_Information given_.
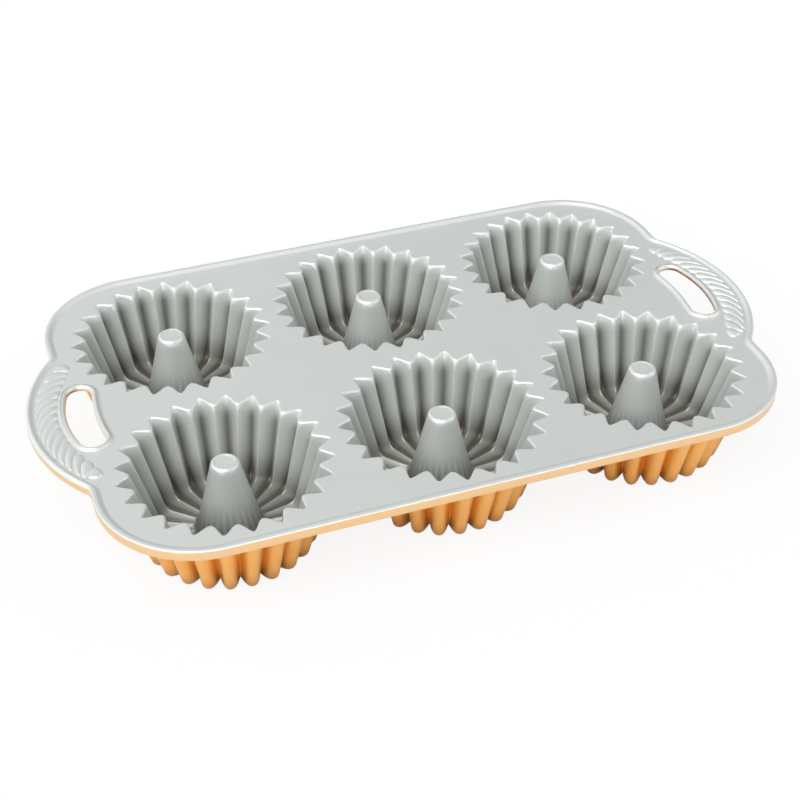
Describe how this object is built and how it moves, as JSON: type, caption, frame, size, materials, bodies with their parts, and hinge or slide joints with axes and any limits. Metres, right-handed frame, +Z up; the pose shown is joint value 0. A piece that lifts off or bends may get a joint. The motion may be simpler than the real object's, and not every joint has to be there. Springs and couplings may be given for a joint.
{
  "type": "mini bundt pan",
  "caption": "Cast mini bundt pan with fluted cups round centre tubes, a flat deck with a raised rim, and looped end handles with a rope relief.",
  "frame": {"origin": "under the middle of the pan, on the surface it stands on", "axes": "+X along the pan through both handles, +Y from the front row of cups to the back row, +Z up"},
  "size_m": [0.4056, 0.2428, 0.0489],
  "materials": {
    "silver_grey_coating": "satin silver grey release coating on cast aluminium",
    "gold_outside_coating": "satin metallic gold coating on cast aluminium"
  },
  "bodies": {
    "root": {"deck_plate": "silver_grey_coating", "handle_left": "silver_grey_coating", "handle_right": "silver_grey_coating", "cup_front_left": "gold_outside_coating", "cup_front_middle": "gold_outside_coating", "cup_front_right": "gold_outside_coating", "cup_back_left": "gold_outside_coating", "cup_back_middle": "gold_outside_coating", "cup_back_right": "gold_outside_coating", "centre_tube_front_left": "silver_grey_coating", "centre_tube_front_middle": "silver_grey_coating", "centre_tube_front_right": "silver_grey_coating", "centre_tube_back_left": "silver_grey_coating", "centre_tube_back_middle": "silver_grey_coating", "centre_tube_back_right": "silver_grey_coating"}
  },
  "joints": []
}
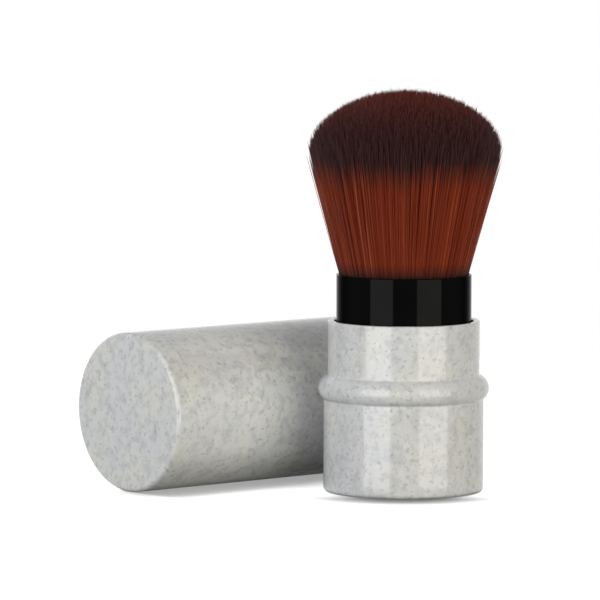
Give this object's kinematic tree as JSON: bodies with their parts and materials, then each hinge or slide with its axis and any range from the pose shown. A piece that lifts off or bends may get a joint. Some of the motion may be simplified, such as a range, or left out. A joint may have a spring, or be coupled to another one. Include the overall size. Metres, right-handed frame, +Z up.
{
  "type": "retractable powder brush",
  "caption": "Short retractable powder brush: a speckled sleeve, a black ferrule with a domed fan of two-tone hair that slides in and out, and its cap lying beside it.",
  "frame": {"origin": "on the floor, under the middle of the box round the brush and its cap", "axes": "+Z up along the brush's axis, from foot to hair; the cap lies along X with its closed end to -X, on the +Y side of the brush"},
  "size_m": [0.0725, 0.077, 0.0903],
  "materials": {
    "speckled_plastic": "glossy moulded plastic, pale grey and cream with fine blue-grey specks",
    "black_plastic": "satin moulded black",
    "black_rubber": "matt moulded black",
    "black_aluminium": "glossy black anodised tube",
    "set_glue": "set resin",
    "two_tone_fibre": "fine synthetic hair, copper brown below and dark brown at the tips"
  },
  "bodies": {
    "base": {"base_sleeve": "speckled_plastic", "friction_ring": "black_rubber", "stop_ring": "black_plastic"},
    "brush_head": {"slider_core": "black_plastic", "push_disc": "speckled_plastic", "ferrule": "black_aluminium", "hair_cup": "black_plastic", "glue_plug": "set_glue", "bristles_inner": "two_tone_fibre", "bristles_outer": "two_tone_fibre"},
    "cap": {"cap_shell": "speckled_plastic"}
  },
  "joints": [
    {"name": "head_slide", "type": "slide", "parent": "base", "child": "brush_head", "axis": [0, 0, 1], "range_m": [-0.0167, 0], "deforming": ["bristles_outer"]},
    {"name": "cap_pull", "type": "slide", "parent": "base", "child": "cap", "axis": [-1, 0, 0], "range_m": [0, 0.066]}
  ]
}
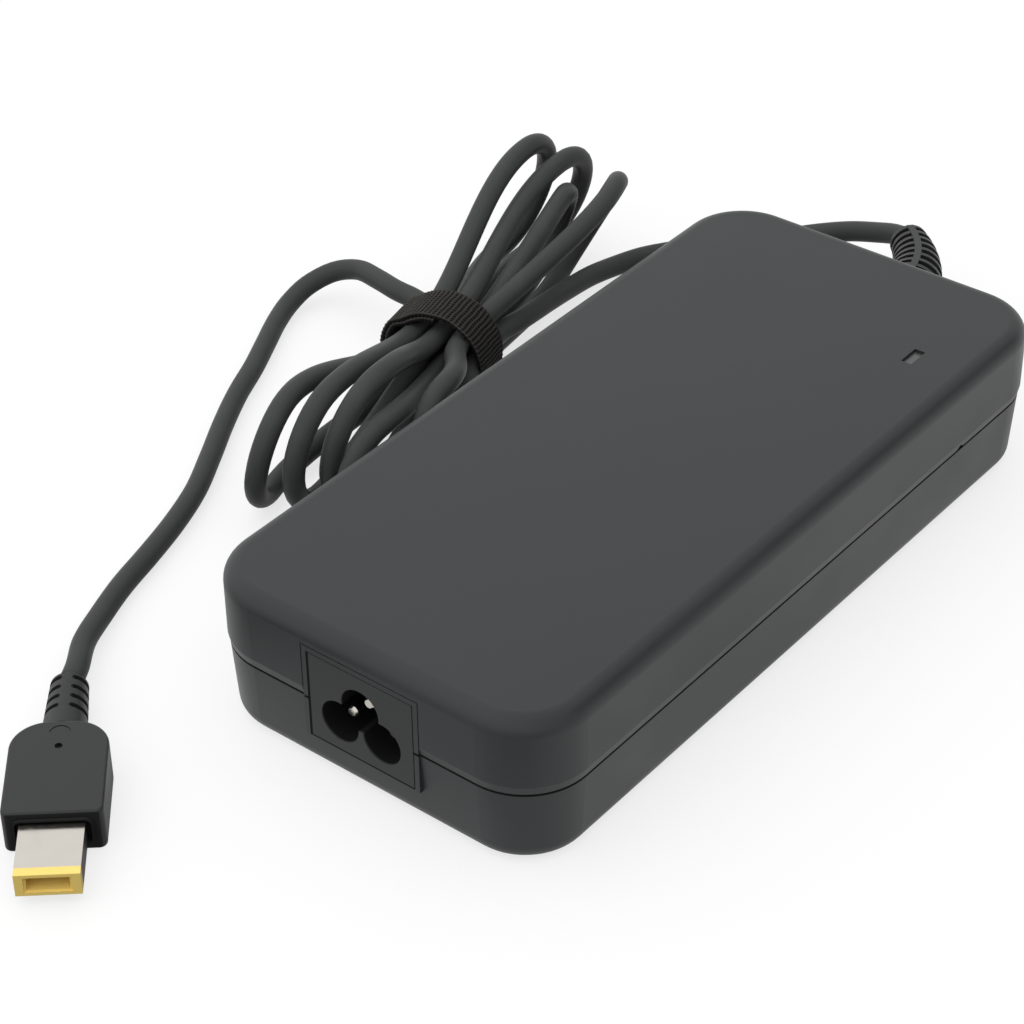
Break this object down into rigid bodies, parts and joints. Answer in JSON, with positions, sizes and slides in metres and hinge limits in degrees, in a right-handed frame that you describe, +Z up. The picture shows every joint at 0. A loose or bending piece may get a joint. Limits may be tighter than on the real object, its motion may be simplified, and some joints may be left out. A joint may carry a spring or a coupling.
{
  "type": "laptop power adapter",
  "caption": "Closed brick-shaped mains adapter with a three-pin inlet, a tied output cord and a rectangular laptop connector.",
  "frame": {"origin": "under the middle of the brick, on the surface that it stands on", "axes": "+Z up; -Y towards the mains inlet, +Y towards the end where the output cord leaves; +X towards the side with the lamp window"},
  "size_m": [0.1519, 0.2488, 0.031],
  "materials": {
    "case_plastic": "charcoal moulded plastic with a very fine smooth grain",
    "inlet_plastic": "dark smooth moulded plastic",
    "contact_metal": "bright plated metal",
    "clear_plastic": "clear moulded plastic, slightly milky",
    "soft_rubber": "soft satin rubber",
    "cord_rubber": "smooth satin cord sheath, dark grey to black",
    "strap_fabric": "black woven hook-and-loop tape",
    "connector_plastic": "satin overmoulding",
    "yellow_plastic": "yellow moulded plastic",
    "gold_contact": "gold-plated contact",
    "board_laminate": "green lacquered board",
    "insulation_film": "thin translucent film",
    "sheet_aluminium": "plain rolled sheet",
    "ceramic": "glazed ceramic tube",
    "blue_coating": "dipped epoxy coating",
    "green_coating": "dipped dark coating",
    "ferrite": "ground ferrite",
    "copper_wire": "enamelled copper wire under tape",
    "chip_plastic": "black moulded package",
    "capacitor_sleeve": "shrunk plastic sleeve",
    "screw_steel": "zinc-plated steel",
    "bobbin_plastic": "moulded bobbin plastic",
    "wire_sleeve": "insulated wire"
  },
  "bodies": {
    "root": {"top_cover": "case_plastic", "bottom_cover": "case_plastic", "inlet_housing": "inlet_plastic", "line_pin": "contact_metal", "neutral_pin": "contact_metal", "earth_pin": "contact_metal", "light_pipe": "clear_plastic", "output_strain_relief": "soft_rubber", "output_lead": "cord_rubber", "cord_hank": "cord_rubber", "connector_lead": "cord_rubber", "cable_strap": "strap_fabric", "connector_strain_relief": "soft_rubber", "connector_housing": "connector_plastic", "connector_barrel": "contact_metal", "connector_insert": "yellow_plastic", "connector_pin": "gold_contact", "circuit_board": "board_laminate", "insulation_sheet": "insulation_film", "upper_shield": "sheet_aluminium", "fuse": "ceramic", "varistor": "blue_coating", "thermistor": "green_coating", "x_capacitor": "yellow_plastic", "y_capacitors": "blue_coating", "choke_core": "ferrite", "choke_windings": "copper_wire", "bridge_rectifier": "chip_plastic", "boost_choke": "copper_wire", "bulk_capacitor": "capacitor_sleeve", "primary_heat_sink": "sheet_aluminium", "power_transistors": "chip_plastic", "primary_screws": "screw_steel", "transformer_core": "ferrite", "transformer_bobbin": "bobbin_plastic", "transformer_winding": "copper_wire", "secondary_heat_sink": "sheet_aluminium", "output_rectifiers": "chip_plastic", "secondary_screws": "screw_steel", "output_capacitors": "capacitor_sleeve", "output_choke": "copper_wire", "optocoupler": "chip_plastic", "control_chips": "chip_plastic", "status_lamp": "clear_plastic", "output_wires": "wire_sleeve"}
  },
  "joints": []
}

_Task statement_. Write down the full listing again, exactly.

_Correct output_.
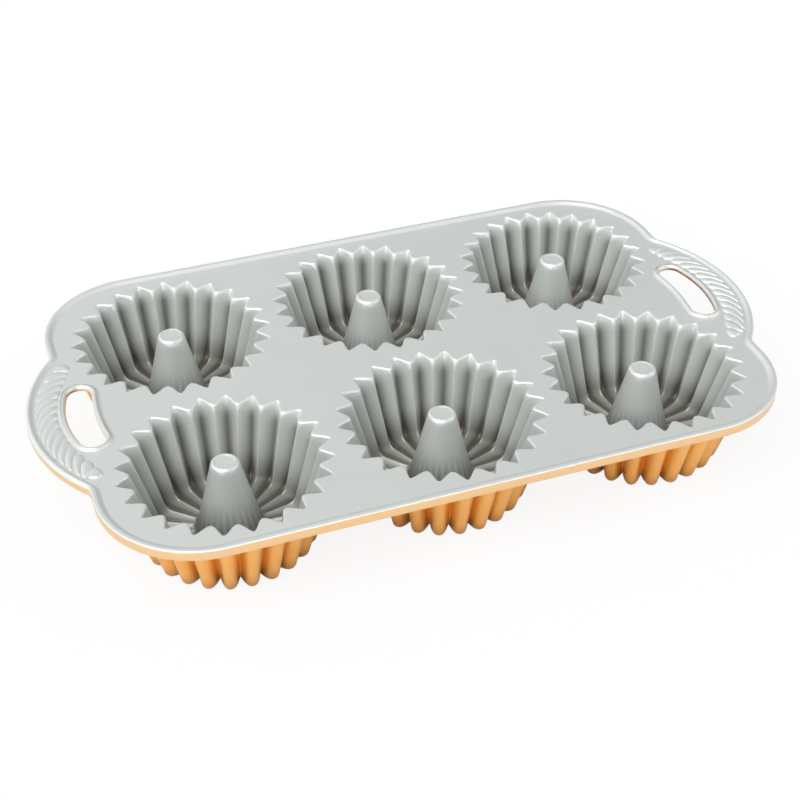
Describe how this object is built and how it moves, as JSON: type, caption, frame, size, materials, bodies with their parts, and hinge or slide joints with axes and any limits. Metres, right-handed frame, +Z up; the pose shown is joint value 0. A piece that lifts off or bends may get a joint. The motion may be simpler than the real object's, and not every joint has to be there. Springs and couplings may be given for a joint.
{
  "type": "mini bundt pan",
  "caption": "Cast mini bundt pan with fluted cups round centre tubes, a flat deck with a raised rim, and looped end handles with a rope relief.",
  "frame": {"origin": "under the middle of the pan, on the surface it stands on", "axes": "+X along the pan through both handles, +Y from the front row of cups to the back row, +Z up"},
  "size_m": [0.4056, 0.2428, 0.0489],
  "materials": {
    "silver_grey_coating": "satin silver grey release coating on cast aluminium",
    "gold_outside_coating": "satin metallic gold coating on cast aluminium"
  },
  "bodies": {
    "root": {"deck_plate": "silver_grey_coating", "handle_left": "silver_grey_coating", "handle_right": "silver_grey_coating", "cup_front_left": "gold_outside_coating", "cup_front_middle": "gold_outside_coating", "cup_front_right": "gold_outside_coating", "cup_back_left": "gold_outside_coating", "cup_back_middle": "gold_outside_coating", "cup_back_right": "gold_outside_coating", "centre_tube_front_left": "silver_grey_coating", "centre_tube_front_middle": "silver_grey_coating", "centre_tube_front_right": "silver_grey_coating", "centre_tube_back_left": "silver_grey_coating", "centre_tube_back_middle": "silver_grey_coating", "centre_tube_back_right": "silver_grey_coating"}
  },
  "joints": []
}
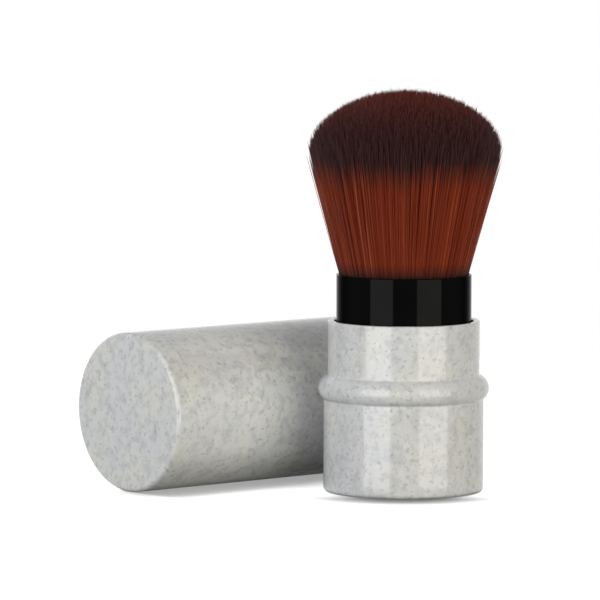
Give this object's kinematic tree as JSON: bodies with their parts and materials, then each hinge or slide with its axis and any range from the pose shown. A piece that lifts off or bends may get a joint. Some of the motion may be simplified, such as a range, or left out. A joint may have a spring, or be coupled to another one. Include the overall size. Metres, right-handed frame, +Z up.
{
  "type": "retractable powder brush",
  "caption": "Short retractable powder brush: a speckled sleeve, a black ferrule with a domed fan of two-tone hair that slides in and out, and its cap lying beside it.",
  "frame": {"origin": "on the floor, under the middle of the box round the brush and its cap", "axes": "+Z up along the brush's axis, from foot to hair; the cap lies along X with its closed end to -X, on the +Y side of the brush"},
  "size_m": [0.0725, 0.077, 0.0903],
  "materials": {
    "speckled_plastic": "glossy moulded plastic, pale grey and cream with fine blue-grey specks",
    "black_plastic": "satin moulded black",
    "black_rubber": "matt moulded black",
    "black_aluminium": "glossy black anodised tube",
    "set_glue": "set resin",
    "two_tone_fibre": "fine synthetic hair, copper brown below and dark brown at the tips"
  },
  "bodies": {
    "base": {"base_sleeve": "speckled_plastic", "friction_ring": "black_rubber", "stop_ring": "black_plastic"},
    "brush_head": {"slider_core": "black_plastic", "push_disc": "speckled_plastic", "ferrule": "black_aluminium", "hair_cup": "black_plastic", "glue_plug": "set_glue", "bristles_inner": "two_tone_fibre", "bristles_outer": "two_tone_fibre"},
    "cap": {"cap_shell": "speckled_plastic"}
  },
  "joints": [
    {"name": "head_slide", "type": "slide", "parent": "base", "child": "brush_head", "axis": [0, 0, 1], "range_m": [-0.0167, 0], "deforming": ["bristles_outer"]},
    {"name": "cap_pull", "type": "slide", "parent": "base", "child": "cap", "axis": [-1, 0, 0], "range_m": [0, 0.066]}
  ]
}
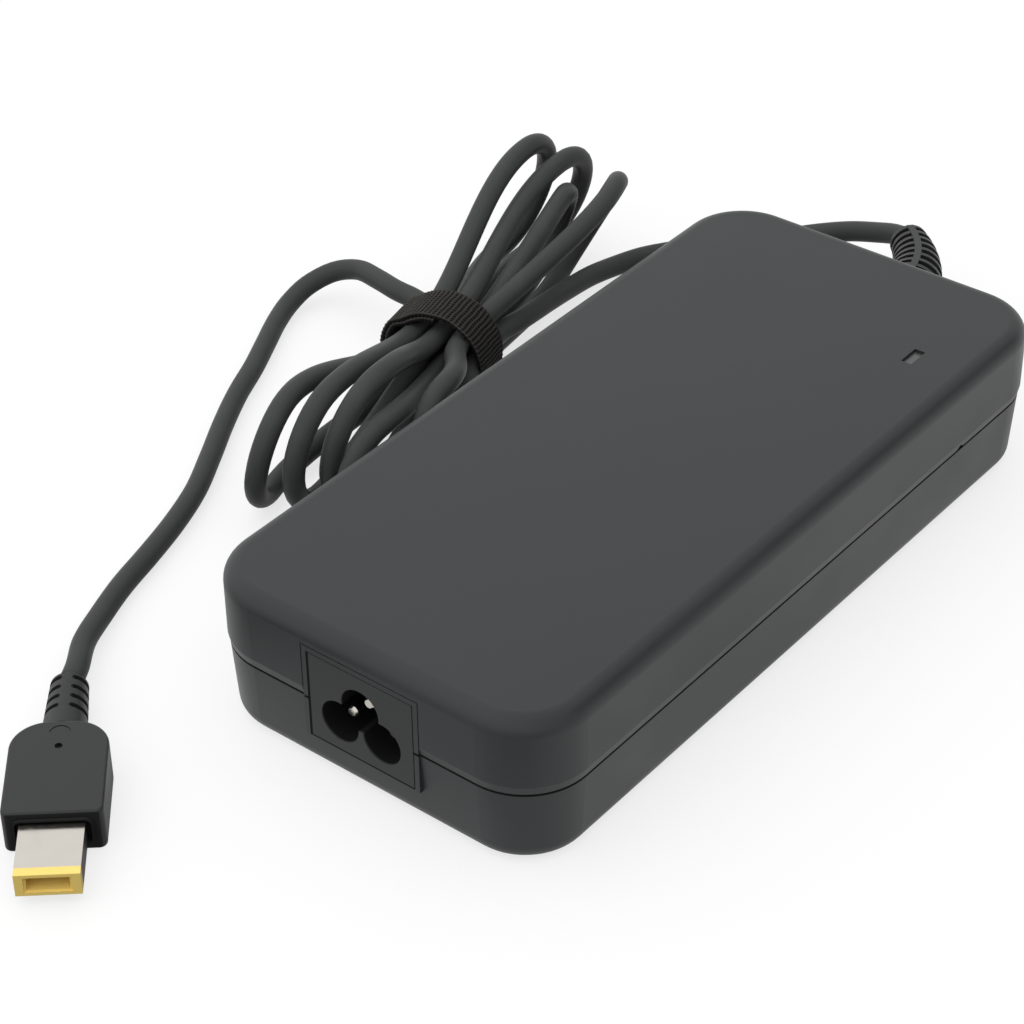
Break this object down into rigid bodies, parts and joints. Answer in JSON, with positions, sizes and slides in metres and hinge limits in degrees, in a right-handed frame that you describe, +Z up. The picture shows every joint at 0. A loose or bending piece may get a joint. Limits may be tighter than on the real object, its motion may be simplified, and some joints may be left out. A joint may carry a spring or a coupling.
{
  "type": "laptop power adapter",
  "caption": "Closed brick-shaped mains adapter with a three-pin inlet, a tied output cord and a rectangular laptop connector.",
  "frame": {"origin": "under the middle of the brick, on the surface that it stands on", "axes": "+Z up; -Y towards the mains inlet, +Y towards the end where the output cord leaves; +X towards the side with the lamp window"},
  "size_m": [0.1519, 0.2488, 0.031],
  "materials": {
    "case_plastic": "charcoal moulded plastic with a very fine smooth grain",
    "inlet_plastic": "dark smooth moulded plastic",
    "contact_metal": "bright plated metal",
    "clear_plastic": "clear moulded plastic, slightly milky",
    "soft_rubber": "soft satin rubber",
    "cord_rubber": "smooth satin cord sheath, dark grey to black",
    "strap_fabric": "black woven hook-and-loop tape",
    "connector_plastic": "satin overmoulding",
    "yellow_plastic": "yellow moulded plastic",
    "gold_contact": "gold-plated contact",
    "board_laminate": "green lacquered board",
    "insulation_film": "thin translucent film",
    "sheet_aluminium": "plain rolled sheet",
    "ceramic": "glazed ceramic tube",
    "blue_coating": "dipped epoxy coating",
    "green_coating": "dipped dark coating",
    "ferrite": "ground ferrite",
    "copper_wire": "enamelled copper wire under tape",
    "chip_plastic": "black moulded package",
    "capacitor_sleeve": "shrunk plastic sleeve",
    "screw_steel": "zinc-plated steel",
    "bobbin_plastic": "moulded bobbin plastic",
    "wire_sleeve": "insulated wire"
  },
  "bodies": {
    "root": {"top_cover": "case_plastic", "bottom_cover": "case_plastic", "inlet_housing": "inlet_plastic", "line_pin": "contact_metal", "neutral_pin": "contact_metal", "earth_pin": "contact_metal", "light_pipe": "clear_plastic", "output_strain_relief": "soft_rubber", "output_lead": "cord_rubber", "cord_hank": "cord_rubber", "connector_lead": "cord_rubber", "cable_strap": "strap_fabric", "connector_strain_relief": "soft_rubber", "connector_housing": "connector_plastic", "connector_barrel": "contact_metal", "connector_insert": "yellow_plastic", "connector_pin": "gold_contact", "circuit_board": "board_laminate", "insulation_sheet": "insulation_film", "upper_shield": "sheet_aluminium", "fuse": "ceramic", "varistor": "blue_coating", "thermistor": "green_coating", "x_capacitor": "yellow_plastic", "y_capacitors": "blue_coating", "choke_core": "ferrite", "choke_windings": "copper_wire", "bridge_rectifier": "chip_plastic", "boost_choke": "copper_wire", "bulk_capacitor": "capacitor_sleeve", "primary_heat_sink": "sheet_aluminium", "power_transistors": "chip_plastic", "primary_screws": "screw_steel", "transformer_core": "ferrite", "transformer_bobbin": "bobbin_plastic", "transformer_winding": "copper_wire", "secondary_heat_sink": "sheet_aluminium", "output_rectifiers": "chip_plastic", "secondary_screws": "screw_steel", "output_capacitors": "capacitor_sleeve", "output_choke": "copper_wire", "optocoupler": "chip_plastic", "control_chips": "chip_plastic", "status_lamp": "clear_plastic", "output_wires": "wire_sleeve"}
  },
  "joints": []
}